What the AI is good at — and what it isn't

Jacky Wong

Jacky Wong

Last updated on May 24, 2026

CIM uses AI to read your drawings and specs and surface findings. It's powerful, but it's not magic. Reading this once will save you from the most common trust issues.

What it's good at

  • Reading text on drawings and specs. Title blocks, notes, schedules, callouts. High accuracy.

  • Comparing two documents for consistency. Architectural vs structural column grids, drawings vs spec, revision A vs revision B.

  • Finding things that aren't there. Missing notes, absent details, undocumented assumptions.

  • Volume work. Reading 400 sheets in an hour and surfacing the 30 that need a human.

What it's not (yet) good at

  • Counting. Car spaces, GPOs, doors, fixtures. Don't trust quantities. Use it as a starting point and recount.

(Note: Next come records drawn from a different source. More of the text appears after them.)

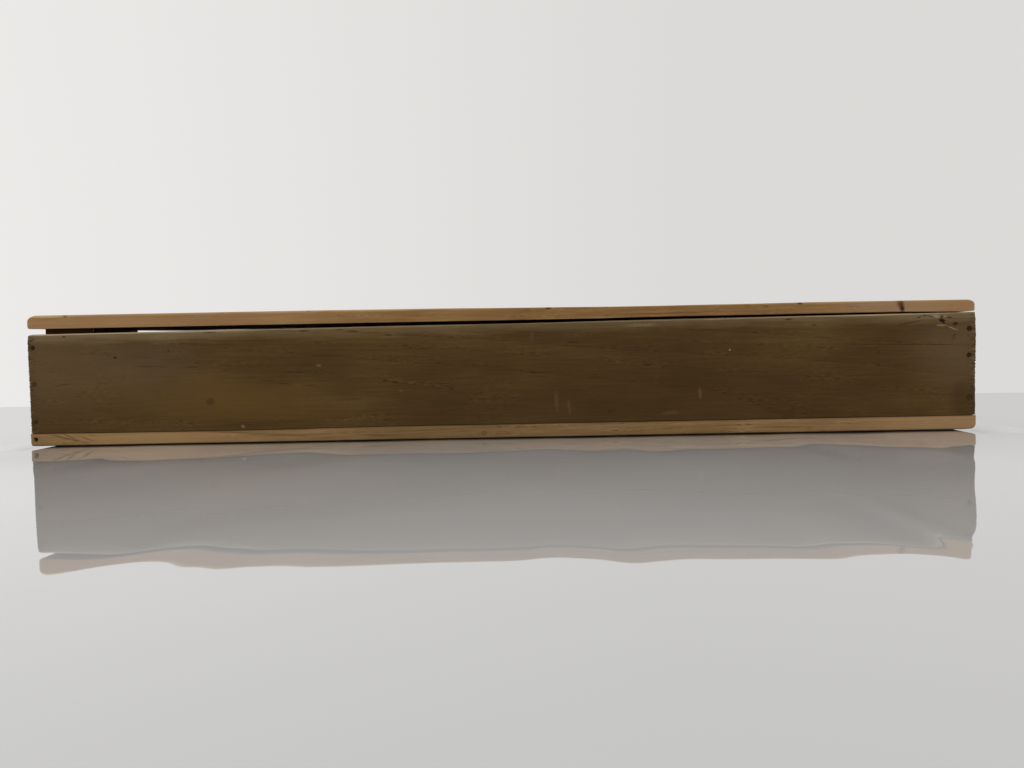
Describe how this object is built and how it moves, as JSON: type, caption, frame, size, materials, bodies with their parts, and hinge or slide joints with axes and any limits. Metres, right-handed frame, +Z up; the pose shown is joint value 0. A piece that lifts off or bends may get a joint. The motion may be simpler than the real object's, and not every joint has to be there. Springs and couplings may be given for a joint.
{
  "type": "scroll box",
  "caption": "Long narrow wooden box for a hanging scroll, with pegged corners, notched rests for the roller's knobs and a loose flat lid on cleats.",
  "frame": {"origin": "bottom centre of the box, on the plane that the bottom board stands on", "axes": "+X along the box to the right as seen from the front, +Y to the back, +Z up through the lid"},
  "size_m": [0.6088, 0.0798, 0.0858],
  "materials": {
    "wall_wood": "aged dark paulownia, worn matt",
    "board_wood": "aged tan paulownia, worn matt",
    "inner_wood": "planed paulownia, less aged",
    "peg_wood": "dark end grain"
  },
  "bodies": {
    "box": {"bottom_board": "board_wood", "front_wall": "wall_wood", "back_wall": "wall_wood", "left_end_wall": "wall_wood", "right_end_wall": "wall_wood", "left_roller_rest": "inner_wood", "right_roller_rest": "inner_wood", "front_left_corner_pegs": "peg_wood", "front_right_corner_pegs": "peg_wood", "back_left_corner_pegs": "peg_wood", "back_right_corner_pegs": "peg_wood", "front_bottom_pegs": "peg_wood", "back_bottom_pegs": "peg_wood", "left_bottom_pegs": "peg_wood", "right_bottom_pegs": "peg_wood"},
    "lid": {"lid_board": "board_wood", "left_lid_cleat": "inner_wood", "right_lid_cleat": "inner_wood", "left_cleat_pegs": "peg_wood", "right_cleat_pegs": "peg_wood"}
  },
  "joints": [
    {"name": "lid_lift", "type": "slide", "parent": "box", "child": "lid", "axis": [0, 0, 1], "range_m": [0, 0.12]}
  ]
}
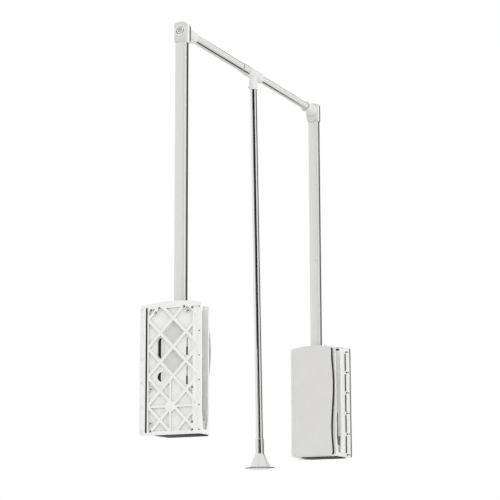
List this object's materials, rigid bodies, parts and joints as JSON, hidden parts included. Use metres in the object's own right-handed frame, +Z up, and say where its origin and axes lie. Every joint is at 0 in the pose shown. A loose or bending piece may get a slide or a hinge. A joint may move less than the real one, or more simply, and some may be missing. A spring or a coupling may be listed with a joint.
{
  "type": "pull down closet rod",
  "caption": "Wardrobe lift: two wall-mounted spring housings swing a telescopic hanging bar forwards and down on arms, drawn by a hanging pull rod with a bell grip.",
  "frame": {"origin": "pivot axis of the arms, on the mounting face of the left wall plate", "axes": "+X from the left wall to the right wall, +Y towards the back of the wardrobe, +Z up; the user stands on the -Y side"},
  "size_m": [0.75, 0.137, 0.8919],
  "materials": {
    "white_housing": "fine satin moulding, white",
    "grey_cover": "smooth satin moulding, light warm grey",
    "white_fitting": "smooth moulding, off-white",
    "chrome_tube": "bright chrome-plated tube",
    "arm_steel": "satin silver tube",
    "machined_steel": "turned and milled steel",
    "screw_steel": "zinc-plated screws",
    "spring_steel": "drawn spring wire",
    "dark_polymer": "glass-filled black polymer",
    "bush_polymer": "plain bearing polymer",
    "stop_rubber": "matt light grey rubber"
  },
  "bodies": {
    "left_housing": {"left_wall_plate": "white_housing", "left_base_shell": "white_housing", "left_cover": "grey_cover", "left_case_screws": "screw_steel", "left_upper_stop": "stop_rubber", "left_lower_stop": "stop_rubber", "left_axle_bushes": "bush_polymer", "left_rack_guide": "bush_polymer", "left_spring_anchor": "machined_steel", "left_damper_body": "machined_steel", "left_return_springs": "spring_steel"},
    "right_housing": {"right_wall_plate": "white_housing", "right_base_shell": "white_housing", "right_cover": "grey_cover", "right_case_screws": "screw_steel", "right_upper_stop": "stop_rubber", "right_lower_stop": "stop_rubber", "right_axle_bushes": "bush_polymer", "right_rack_guide": "bush_polymer", "right_spring_anchor": "machined_steel", "right_damper_body": "machined_steel", "right_return_springs": "spring_steel"},
    "left_arm": {"left_pivot_axle": "machined_steel", "left_axle_rings": "screw_steel", "left_pinion": "machined_steel", "left_arm_tube": "arm_steel", "left_arm_foot": "dark_polymer", "left_foot_screws": "screw_steel", "left_arm_cap": "white_fitting", "left_cap_screw": "screw_steel", "left_bar_socket": "white_fitting", "left_bar_plug": "dark_polymer", "outer_bar": "chrome_tube", "stop_collar": "chrome_tube"},
    "right_arm": {"right_pivot_axle": "machined_steel", "right_axle_rings": "screw_steel", "right_pinion": "machined_steel", "right_arm_tube": "arm_steel", "right_arm_foot": "dark_polymer", "right_foot_screws": "screw_steel", "right_arm_cap": "white_fitting", "right_cap_screw": "screw_steel", "right_bar_socket": "white_fitting", "right_bar_plug": "dark_polymer", "inner_bar": "chrome_tube"},
    "left_lifter": {"left_rack": "machined_steel", "left_crosshead": "machined_steel", "left_damper_rod": "machined_steel"},
    "right_lifter": {"right_rack": "machined_steel", "right_crosshead": "machined_steel", "right_damper_rod": "machined_steel"},
    "hanging_rod": {"tee_fitting": "white_fitting", "tee_screw": "screw_steel", "pull_rod": "chrome_tube", "rod_plug": "dark_polymer", "pull_bell": "chrome_tube", "bell_disc": "white_fitting", "bell_screw": "screw_steel"}
  },
  "joints": [
    {"name": "lift_left", "type": "hinge", "parent": "left_housing", "child": "left_arm", "pos_m": [0, 0, 0], "axis": [1, 0, 0], "range_deg": [0, 105], "stiffness_Nm_per_rad": 4, "springref_deg": -34.38},
    {"name": "width_slide", "type": "slide", "parent": "left_housing", "child": "right_housing", "axis": [1, 0, 0], "range_m": [-0.09, 0.13]},
    {"name": "lift_right", "type": "hinge", "parent": "right_housing", "child": "right_arm", "pos_m": [0.75, 0, 0], "axis": [1, 0, 0], "range_deg": [0, 105], "stiffness_Nm_per_rad": 4, "springref_deg": -34.38},
    {"name": "rod_swivel", "type": "hinge", "parent": "left_arm", "child": "hanging_rod", "pos_m": [0.375, 0, 0.7745], "axis": [1, 0, 0], "range_deg": [-130, 40]},
    {"name": "left_rack_slide", "type": "slide", "parent": "left_housing", "child": "left_lifter", "axis": [0, 0, 1], "range_m": [0, 0.034], "deforming": ["left_return_springs"]},
    {"name": "right_rack_slide", "type": "slide", "parent": "right_housing", "child": "right_lifter", "axis": [0, 0, 1], "range_m": [0, 0.034], "deforming": ["right_return_springs"]}
  ],
  "couplings": [
    {"joint": "lift_right", "follows": "lift_left", "ratio": 1},
    {"joint": "left_rack_slide", "follows": "lift_left", "m_per_rad": 0.018},
    {"joint": "right_rack_slide", "follows": "lift_left", "m_per_rad": 0.018}
  ]
}
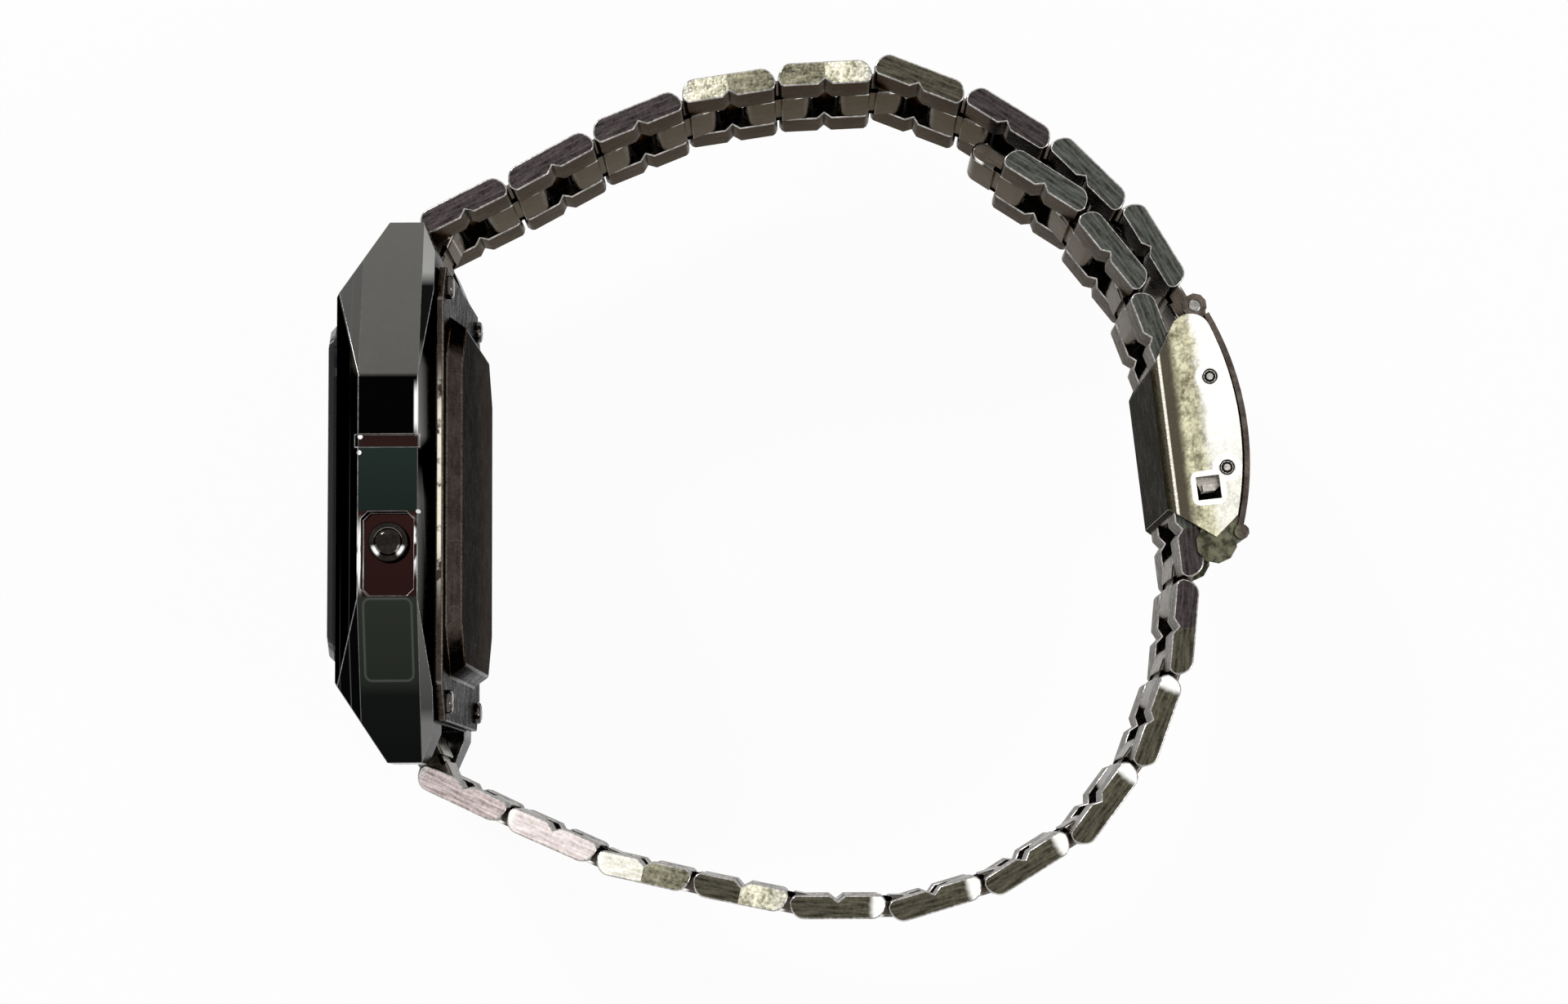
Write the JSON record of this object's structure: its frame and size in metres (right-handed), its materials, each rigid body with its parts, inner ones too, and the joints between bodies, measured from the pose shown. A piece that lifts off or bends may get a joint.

  • Measurements. Corridor widths, room areas, setback distances. Same rule — verify on the drawing.

  • Implicit cross-document inference. If the answer requires combining info from three documents the AI wasn't told to look at, it'll often miss it.

  • Knowing what should be on a drawing. It can compare what's there to what you told it to check for, but it doesn't have construction intuition.

Expect false positives. Roughly 1 in 4 findings will be wrong. This is normal and we tell every customer upfront. The right mental model: the AI is doing the first pass, you're doing the judgement call. Always click the citation to verify before you action a finding.

The single most common failure mode: the AI looked at the wrong drawing.